Texas has blacklisted an American company for, as the state sees it, opposing Israel. Using the power of its purse, Texas is sanctioning Airbnb for purportedly ceding to pressure from activists with the boycott, divest and sanction movement that targets Israel for its treatment of Palestinians.
The short-term rental giant announced in November that it would ban the listing of rentals in settlements, which most of the international community view as illegal, in Israel-occupied West Bank.
The move prompted fiery backlash from allies of Israel, including Texas Republicans, who claimed that the company was giving in to radical activists. Texas Senator Ted Cruz said at the time that Airbnb had “contributed to the rising tide of anti-Semitism that we’ve seen happening all over the world. They caved to pressure from the anti-Israel boycott movement, which promotes falsehoods in its campaigns against the world’s only Jewish state.”
On Friday, Texas Comptroller Glenn Hegar officially added the Silicon Valley darling to its blacklist of alleged foes of Israel, which is the state’s fourth-largest trading partner. The list includes three other companies — two based in Norway and one in the United Kingdom.
In 2017, Texas lawmakers overwhelmingly passed legislation that prohibited the state from contracting with companies or individuals that have or will “boycott Israel,” alluding to the boycott, divest and sanction (BDS) movement.
The Airbnb ban comes a few months after the anti-BDS law prompted free speech lawsuits against the state. A speech pathologist lost her job with the Pflugerville Independent School District when she refused to sign a contract affirming that she would not boycott Israel. She filed a lawsuit against the district and the state. Soon thereafter, the ACLU filed a lawsuit on behalf of four Texans who are arguing that the law violates their First Amendment rights.
Representative Phil King, a Weatherford Republican who authored the bill, has introduced new legislation that narrows the scope of the law, which currently stipulates that school districts, counties, cities and any other local entities may not enter into contracts or investments with companies that are on the state blacklist.
King has said the new bill, which he laid out in committee last week, is meant to clarify that the 2017 law is supposed to target companies that boycott Israel, not individuals. Rather than preventing a city employee from using government funds to stay in an Airbnb, for instance, the new version would apply only to institutional-level transactions greater than $100,000.
“We want to prevent major transactions with tax dollars if the outcome is to hurt Israel,” King said, adding that he anticipates the updated version to easily pass the Legislature this session.
To King, the Airbnb blacklist is an example of the law working precisely as he intended. “If Airbnb wants to go and boycott Israel, that’s your right as a company. If you want to discriminate against Jewish companies, you can do that. But we’re not gonna help you do that using taxpayer dollars.”
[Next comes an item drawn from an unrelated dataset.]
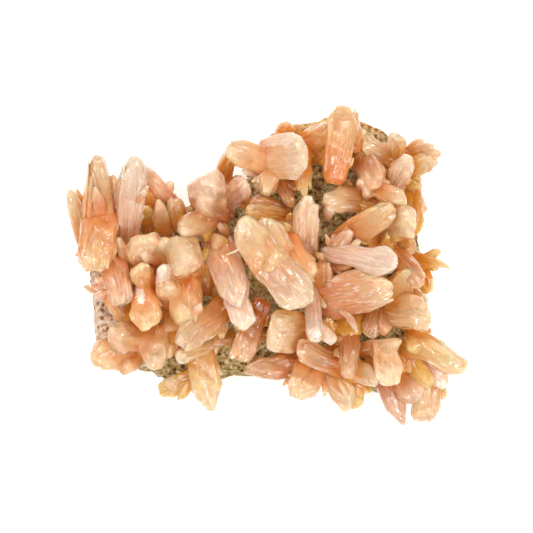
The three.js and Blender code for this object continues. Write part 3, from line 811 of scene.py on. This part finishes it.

San Antonio evangelical pastor John Hagee and his influential pro-Israel group Christians United For Israel were a central proponent of Texas’ anti-BDS law and have led the charge against Airbnb. “The anti-Semitic BDS movement is trying to achieve through boycotts what terrorists and hostile nations have failed to achieve with bullets: the end of the modern state of Israel,” Hagee said in a statement applauding Texas’ Airbnb ban.
In reaction to the ascendant BDS movement, more than half of the country’s states, including liberal strongholds California and New York, have passed similar laws. But Texas is only the second state to ban business with Airbnb since the company’s November decision. Newly elected Florida Governor Ron DeSantis, a Trump conservative, called for a state boycott of Airbnb in January.
Under Texas law, Airbnb has 90 days to prove to the comptroller that it doesn’t boycott Israel. Airbnb denies that its West Bank policy is anti-Semitic. “We unequivocally reject and oppose the BDS movement and are disappointed by the decision [by Texas state officials],” the company said in a statement to the Observer.
A search of Texas vendor payments shows that the state has never paid money to the company, according to the Comptroller’s Office, and state employees generally do not book travel accommodations using Airbnb.
The move may have a substantial impact on Airbnb’s profit margins, particularly because the company is preparing to go public. “We needed to get out front and let [Airbnb] know that the $250 billion that pensions invest in Texas cannot be used to buy any Airbnb stock,” King said.
The Comptroller’s Office notified the state pension funds that they are required to divest from Airbnb. Employees Retirement System of Texas, the state’s second-largest pension fund, has an indirect investment of $460,000 in Airbnb through a multi-layered fund, according to ERS spokesperson Mary Jane Wardlow. “The statute says private market funds should be asked to consider the list and see if there is a way to avoid these investments, since investors don’t have discretion on private market funds with divestment. That process will be underway,” she said.
State pension funds make up a huge chunk of the money flowing into the investment market, and Airbnb could quickly find itself in trouble if the more than 25 states with anti-BDS laws follow suit and label it as a company non grata.
Correction: This post originally reported that the Employees Retirement System of Texas has an indirect investment of $495,000 in Airbnb. In fact, the ERS has an indirect investment of $460,000. The Observer regrets this error.